Aligning Our Strategies
The current political moment is awash with resourcing strategies, from resurgent dues-based labor organizing, increased mutual aid activity, and funder organizing to frontline groups using financial tools to put community assets under community control. Many initiatives are already oscillating among within, without, and against strategies. It Takes Roots, for example, organizes funders to advocate for policies that curtail the power of philanthropy itself. The organization with whom we work, New Economy Coalition, is funded by institutional philanthropy, grassroots donors, and mandatory member dues.
Mijente’s threefold political framework is powerful precisely because it allows for cross-coalitional experiments in power building that wouldn’t otherwise take place. These experiments are happening at this very moment in the form of solidarity between organized labor and worker cooperatives. As Brennan reflected to us, “One of the reasons unions and cooperatives should work together is that cooperatives can help shape the ceiling of what is possible in an industry, and unions can help raise the floor toward that.”
Despite this proliferation of diverse funding strategies, there continues to be a lack of alignment.
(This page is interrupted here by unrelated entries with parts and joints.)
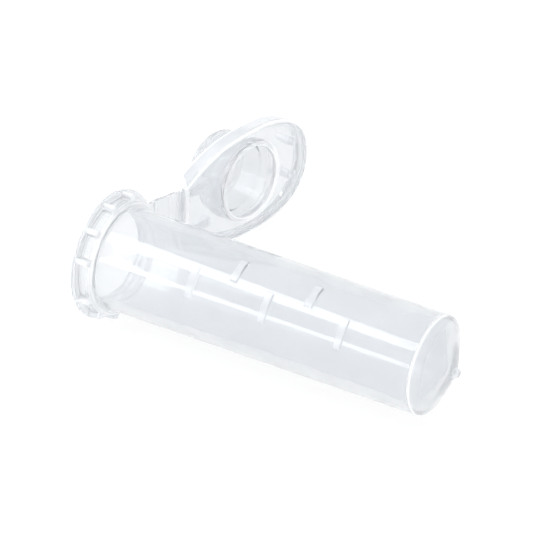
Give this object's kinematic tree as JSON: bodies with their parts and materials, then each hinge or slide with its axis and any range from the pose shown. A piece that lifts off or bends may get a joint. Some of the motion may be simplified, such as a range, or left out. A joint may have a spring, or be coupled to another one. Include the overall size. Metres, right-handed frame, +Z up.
{
  "type": "microcentrifuge tube",
  "caption": "Clear plastic microcentrifuge tube lying on its side, with a blunt conical base, ribbed mouth collar, raised graduation bars and a hinged snap lid folded open.",
  "frame": {"origin": "on the table, under the middle of the whole object as it lies on its side with the lid open", "axes": "+X along the tube from its mouth to its tip, +Y from the tube towards the open lid, +Z up, along both hinge lines"},
  "size_m": [0.043, 0.0376, 0.0137],
  "materials": {
    "clear_wall": "clear natural polypropylene, glossy with a faint cool haze",
    "clear_thick": "the same clear polypropylene where it is thick, so it looks whiter"
  },
  "bodies": {
    "tube": {"mouth_flange": "clear_thick", "collar_band": "clear_thick", "collar_shoulder": "clear_thick", "hinge_root": "clear_thick", "barrel_wall": "clear_wall", "conical_base": "clear_wall", "tip_nub": "clear_thick", "graduation_bar_1500ul": "clear_thick", "graduation_bar_1000ul": "clear_thick", "graduation_bar_500ul": "clear_thick", "graduation_bar_1250ul": "clear_thick", "graduation_bar_750ul": "clear_thick"},
    "strap": {"hinge_strap": "clear_wall", "crease_film": "clear_thick"},
    "lid": {"lid_plate": "clear_wall", "lid_skirt": "clear_wall", "plug_wall": "clear_wall", "plug_floor": "clear_wall", "seal_bead": "clear_thick", "hinge_leaf": "clear_thick", "hinge_gusset_upper": "clear_thick", "hinge_gusset_lower": "clear_thick", "front_latch_upper": "clear_thick", "front_latch_lower": "clear_thick"}
  },
  "joints": [
    {"name": "strap_bend", "type": "hinge", "parent": "tube", "child": "strap", "pos_m": [-0.01877, -0.00467, 0.00685], "axis": [0, 0, 1], "range_deg": [-6.6, 33.3]},
    {"name": "lid_fold", "type": "hinge", "parent": "strap", "child": "lid", "pos_m": [-0.01777, -0.00132, 0.00685], "axis": [0, 0, 1], "range_deg": [-30, 154.41]}
  ],
  "couplings": [
    {"joint": "strap_bend", "follows": "lid_fold", "ratio": 0.21528}
  ]
}
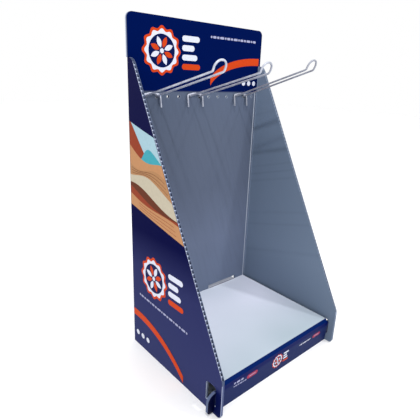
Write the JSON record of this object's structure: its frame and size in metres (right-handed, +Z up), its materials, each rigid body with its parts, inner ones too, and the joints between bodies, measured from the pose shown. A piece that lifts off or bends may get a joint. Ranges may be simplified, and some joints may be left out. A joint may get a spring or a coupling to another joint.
{
  "type": "counter display stand",
  "caption": "Counter display stand folded from fluted plastic board, with a tall back panel, slanted wings, a raised floor and wire hooks.",
  "frame": {"origin": "on the counter, at the middle of the stand's bounding box seen from above", "axes": "+X to the right seen from the front, +Y to the back panel, +Z up"},
  "size_m": [0.2728, 0.2124, 0.48],
  "materials": {
    "shell_board": "printed satin",
    "tray_board": "satin",
    "hook_wire": "zinc plated"
  },
  "bodies": {
    "root": {"display_shell": "shell_board", "base_tray": "tray_board", "hook_left": "hook_wire", "hook_middle": "hook_wire", "hook_right": "hook_wire"}
  },
  "joints": []
}
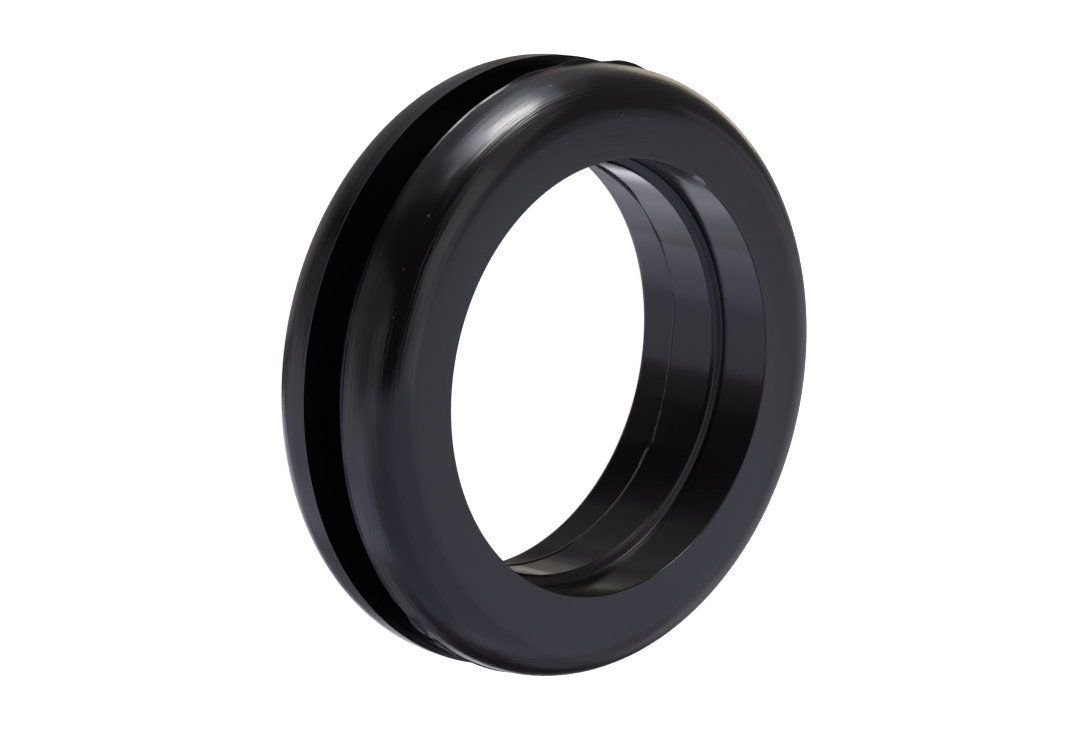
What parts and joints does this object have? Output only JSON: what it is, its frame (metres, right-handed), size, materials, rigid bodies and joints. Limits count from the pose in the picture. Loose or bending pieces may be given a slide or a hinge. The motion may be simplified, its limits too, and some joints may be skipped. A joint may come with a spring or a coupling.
{
  "type": "rubber grommet",
  "caption": "Round moulded rubber grommet with two rounded flanges, a panel groove round its outside and a stepped bore for a cable or hose.",
  "frame": {"origin": "middle of the bottom flange's flat face, on the bore's axis", "axes": "+Z along the bore's axis, from the bottom flange to the top flange"},
  "size_m": [0.03, 0.03, 0.0086],
  "materials": {
    "rubber": "satin moulded black rubber"
  },
  "bodies": {
    "root": {"grommet": "rubber"}
  },
  "joints": []
}
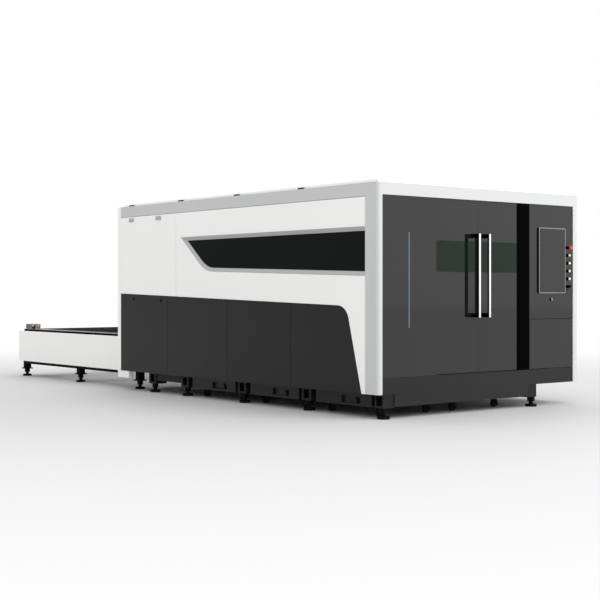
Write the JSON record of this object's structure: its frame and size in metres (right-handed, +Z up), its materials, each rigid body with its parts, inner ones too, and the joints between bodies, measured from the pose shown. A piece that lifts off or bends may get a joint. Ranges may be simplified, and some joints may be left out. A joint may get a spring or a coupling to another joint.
{
  "type": "fiber laser cutting machine",
  "caption": "Enclosed laser cutting machine with sliding front doors, a side window, a console and a low exchange table with two moving pallets behind.",
  "frame": {"origin": "on the floor, under the middle of the whole machine", "axes": "-Y is the operator's end with the doors, +Y runs back to the exchange table, +Z up"},
  "size_m": [2.878, 7.694, 2.227],
  "materials": {
    "silver_frame": "satin silver grey paint",
    "white_panel": "fine satin white paint",
    "dark_panel": "fine textured dark grey paint",
    "gloss_panel": "dark grey high gloss panel",
    "skirt_paint": "satin charcoal paint",
    "black_gloss": "black gloss",
    "bevel_grey": "satin grey paint",
    "side_glass": "dark tinted laser glass",
    "door_glass": "green laser safety glass",
    "light_strip": "lit diffuser",
    "chrome": "polished, black feet",
    "black_paint": "black paint",
    "black_plastic": "fine grained",
    "red_plastic": "moulded",
    "lit_green": "lit lens",
    "steel": "machined",
    "screen": "dark glass face, silver rim",
    "wheel": "solid tread",
    "pallet_steel": "dark mill scale",
    "rail_grey": "light grey paint",
    "roof_white": "satin white paint",
    "motor_grey": "grey machine paint",
    "lock_metal": "plated"
  },
  "bodies": {
    "root": {"front_frame": "silver_frame", "side_frames": "silver_frame", "rear_portal": "silver_frame", "rear_wall": "white_panel", "roof_panels": "roof_white", "roof_lugs": "black_plastic", "left_upper_panel": "white_panel", "left_lower_panels": "dark_panel", "left_window_frame": "bevel_grey", "left_window_glass": "side_glass", "right_upper_panel": "white_panel", "right_lower_panels": "dark_panel", "front_left_panel": "gloss_panel", "led_strip": "light_strip", "entry_column": "black_gloss", "front_skirt": "skirt_paint", "base_front_plate": "skirt_paint", "door_tracks": "steel", "console_housing": "gloss_panel", "monitor": "screen", "button_collars": "black_plastic", "bed_frame": "black_paint", "gantry_rails": "steel", "levelling_feet": "black_plastic", "table_frame": "rail_grey", "table_panels": "white_panel", "table_drive": "motor_grey"},
    "left_door": {"left_door": "gloss_panel", "left_door_glass": "door_glass", "left_door_handle": "chrome"},
    "right_door": {"right_door": "gloss_panel", "right_door_glass": "door_glass", "right_door_handle": "chrome"},
    "console_door": {"console_door": "gloss_panel"},
    "console_lock": {"console_lock": "lock_metal"},
    "key_switch": {"key_switch": "lock_metal"},
    "emergency_stop": {"emergency_stop": "red_plastic"},
    "rear_hatch": {"left_rear_hatch": "white_panel", "hatch_hinges": "bevel_grey"},
    "gantry": {"gantry_beam": "rail_grey"},
    "carriage": {"carriage": "dark_panel"},
    "cutting_head": {"cutting_head": "steel"},
    "upper_pallet": {"upper_pallet": "pallet_steel"},
    "lower_pallet": {"lower_pallet": "pallet_steel"},
    "push_button_1": {"push_button_1": "lit_green"},
    "cart_1": {"cart_1": "black_paint"},
    "cart_1_outer_wheels": {"cart_1_outer_wheels": "wheel"},
    "cart_1_inner_wheels": {"cart_1_inner_wheels": "wheel"},
    "push_button_2": {"push_button_2": "lit_green"},
    "cart_2": {"cart_2": "black_paint"},
    "cart_2_outer_wheels": {"cart_2_outer_wheels": "wheel"},
    "cart_2_inner_wheels": {"cart_2_inner_wheels": "wheel"},
    "push_button_3": {"push_button_3": "lit_green"},
    "cart_3": {"cart_3": "black_paint"},
    "cart_3_outer_wheels": {"cart_3_outer_wheels": "wheel"},
    "cart_3_inner_wheels": {"cart_3_inner_wheels": "wheel"},
    "push_button_4": {"push_button_4": "lit_green"},
    "cart_4": {"cart_4": "black_paint"},
    "cart_4_outer_wheels": {"cart_4_outer_wheels": "wheel"},
    "cart_4_inner_wheels": {"cart_4_inner_wheels": "wheel"}
  },
  "joints": [
    {"name": "left_door_slide", "type": "slide", "parent": "root", "child": "left_door", "axis": [-1, 0, 0], "range_m": [0, 0.45]},
    {"name": "right_door_slide", "type": "slide", "parent": "root", "child": "right_door", "axis": [1, 0, 0], "range_m": [0, 0.45]},
    {"name": "console_door_hinge", "type": "hinge", "parent": "root", "child": "console_door", "pos_m": [1.352, -3.765, 0.645], "axis": [0, 0, 1], "range_deg": [0, 100]},
    {"name": "console_lock_turn", "type": "hinge", "parent": "root", "child": "console_lock", "pos_m": [1.006, -3.765, 1.101], "axis": [0, 1, 0], "range_deg": [0, 90]},
    {"name": "key_switch_turn", "type": "hinge", "parent": "root", "child": "key_switch", "pos_m": [1.272, -3.765, 1.237], "axis": [0, 1, 0], "range_deg": [0, 90]},
    {"name": "emergency_stop_push", "type": "slide", "parent": "root", "child": "emergency_stop", "axis": [0, 1, 0], "range_m": [0, 0.005]},
    {"name": "push_button_1_push", "type": "slide", "parent": "root", "child": "push_button_1", "axis": [0, 1, 0], "range_m": [0, 0.004], "stiffness_N_per_m": 400},
    {"name": "push_button_2_push", "type": "slide", "parent": "root", "child": "push_button_2", "axis": [0, 1, 0], "range_m": [0, 0.004], "stiffness_N_per_m": 400},
    {"name": "push_button_3_push", "type": "slide", "parent": "root", "child": "push_button_3", "axis": [0, 1, 0], "range_m": [0, 0.004], "stiffness_N_per_m": 400},
    {"name": "push_button_4_push", "type": "slide", "parent": "root", "child": "push_button_4", "axis": [0, 1, 0], "range_m": [0, 0.004], "stiffness_N_per_m": 400},
    {"name": "rear_hatch_hinge", "type": "hinge", "parent": "root", "child": "rear_hatch", "pos_m": [-1.435, 0.237, 2.071], "axis": [0, 1, 0], "range_deg": [0, 80]},
    {"name": "pallet_exchange", "type": "slide", "parent": "root", "child": "upper_pallet", "axis": [0, -1, 0], "range_m": [0, 3.26]},
    {"name": "lower_pallet_slide", "type": "slide", "parent": "root", "child": "lower_pallet", "axis": [0, 1, 0], "range_m": [0, 3.26]},
    {"name": "gantry_travel", "type": "slide", "parent": "root", "child": "gantry", "axis": [0, -1, 0], "range_m": [0, 2.9]},
    {"name": "carriage_travel", "type": "slide", "parent": "gantry", "child": "carriage", "axis": [1, 0, 0], "range_m": [-0.75, 0.75]},
    {"name": "head_lift", "type": "slide", "parent": "carriage", "child": "cutting_head", "axis": [0, 0, -1], "range_m": [0, 0.15]},
    {"name": "cart_1_roll", "type": "slide", "parent": "root", "child": "cart_1", "axis": [-1, 0, 0], "range_m": [0, 0.96]},
    {"name": "cart_1_outer_wheels_turn", "type": "hinge", "parent": "cart_1", "child": "cart_1_outer_wheels", "pos_m": [-1.181, -3.169, 0.0425], "axis": [0, 1, 0], "continuous": true},
    {"name": "cart_1_inner_wheels_turn", "type": "hinge", "parent": "cart_1", "child": "cart_1_inner_wheels", "pos_m": [-0.569, -3.169, 0.0425], "axis": [0, 1, 0], "continuous": true},
    {"name": "cart_2_roll", "type": "slide", "parent": "root", "child": "cart_2", "axis": [-1, 0, 0], "range_m": [0, 0.96]},
    {"name": "cart_2_outer_wheels_turn", "type": "hinge", "parent": "cart_2", "child": "cart_2_outer_wheels", "pos_m": [-1.181, -2.078, 0.0425], "axis": [0, 1, 0], "continuous": true},
    {"name": "cart_2_inner_wheels_turn", "type": "hinge", "parent": "cart_2", "child": "cart_2_inner_wheels", "pos_m": [-0.569, -2.078, 0.0425], "axis": [0, 1, 0], "continuous": true},
    {"name": "cart_3_roll", "type": "slide", "parent": "root", "child": "cart_3", "axis": [-1, 0, 0], "range_m": [0, 0.96]},
    {"name": "cart_3_outer_wheels_turn", "type": "hinge", "parent": "cart_3", "child": "cart_3_outer_wheels", "pos_m": [-1.181, -0.983, 0.0425], "axis": [0, 1, 0], "continuous": true},
    {"name": "cart_3_inner_wheels_turn", "type": "hinge", "parent": "cart_3", "child": "cart_3_inner_wheels", "pos_m": [-0.569, -0.983, 0.0425], "axis": [0, 1, 0], "continuous": true},
    {"name": "cart_4_roll", "type": "slide", "parent": "root", "child": "cart_4", "axis": [1, 0, 0], "range_m": [0, 1.8]},
    {"name": "cart_4_outer_wheels_turn", "type": "hinge", "parent": "cart_4", "child": "cart_4_outer_wheels", "pos_m": [0.409, -3.169, 0.0425], "axis": [0, 1, 0], "continuous": true},
    {"name": "cart_4_inner_wheels_turn", "type": "hinge", "parent": "cart_4", "child": "cart_4_inner_wheels", "pos_m": [-0.203, -3.169, 0.0425], "axis": [0, 1, 0], "continuous": true}
  ],
  "couplings": [
    {"joint": "lower_pallet_slide", "follows": "pallet_exchange", "ratio": 1},
    {"joint": "cart_1_outer_wheels_turn", "follows": "cart_1_roll", "rad_per_m": -23.529},
    {"joint": "cart_1_inner_wheels_turn", "follows": "cart_1_roll", "rad_per_m": -23.529},
    {"joint": "cart_2_outer_wheels_turn", "follows": "cart_2_roll", "rad_per_m": -23.529},
    {"joint": "cart_2_inner_wheels_turn", "follows": "cart_2_roll", "rad_per_m": -23.529},
    {"joint": "cart_3_outer_wheels_turn", "follows": "cart_3_roll", "rad_per_m": -23.529},
    {"joint": "cart_3_inner_wheels_turn", "follows": "cart_3_roll", "rad_per_m": -23.529},
    {"joint": "cart_4_outer_wheels_turn", "follows": "cart_4_roll", "rad_per_m": 23.529},
    {"joint": "cart_4_inner_wheels_turn", "follows": "cart_4_roll", "rad_per_m": 23.529}
  ]
}
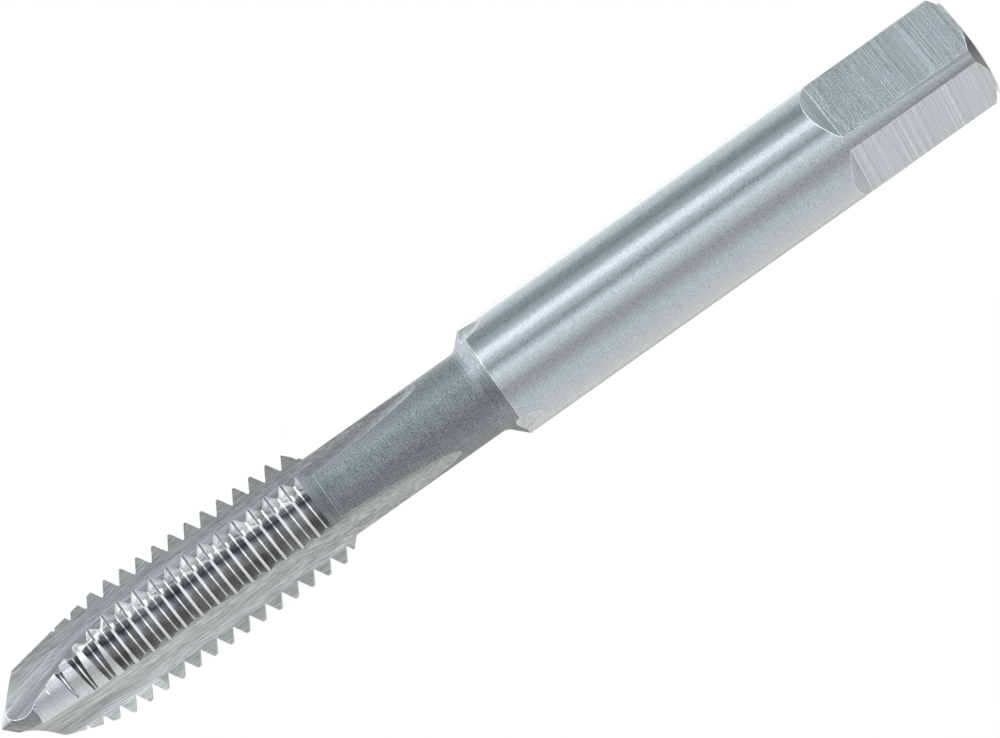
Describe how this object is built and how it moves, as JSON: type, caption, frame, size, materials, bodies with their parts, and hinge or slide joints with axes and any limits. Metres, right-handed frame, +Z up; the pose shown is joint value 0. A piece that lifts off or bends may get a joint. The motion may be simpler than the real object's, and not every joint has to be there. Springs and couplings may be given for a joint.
{
  "type": "thread tap",
  "caption": "Straight-fluted machine tap with a spiral point, a tapered relieved lead, a reduced neck, a ground shank and a driving square.",
  "frame": {"origin": "middle of the square's end face, on which the tap stands", "axes": "+Z up the tap's axis to its point; the flats of the square face +X, -X, +Y and -Y"},
  "size_m": [0.008, 0.008, 0.0744],
  "materials": {
    "ground_steel": "ground, bare high-speed steel"
  },
  "bodies": {
    "root": {"thread_tap": "ground_steel"}
  },
  "joints": []
}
To us, after having worked in this field for nearly a decade, one thing is certain: The current economic system operates on one thousand coordinated fronts. In order to supplant it, we must work on ten thousand.
This kind of alignment necessitates going beyond reductionist arguments for moral purity (even Vladimir Lenin avidly courted wealthy donors and was an unlikely champion of professionalized paid organizers, as Chicago-based organizer and researcher Jasson Perez recently unearthed). It requires us to hold philanthropy and funders to account culturally, materially, and legislatively. It compels us to imagine and build out a rigorous federation of anti-capitalist financial tools and tactics. And it demands that we organize together to make this work, in the words of Toni Cade Bambara, irresistible.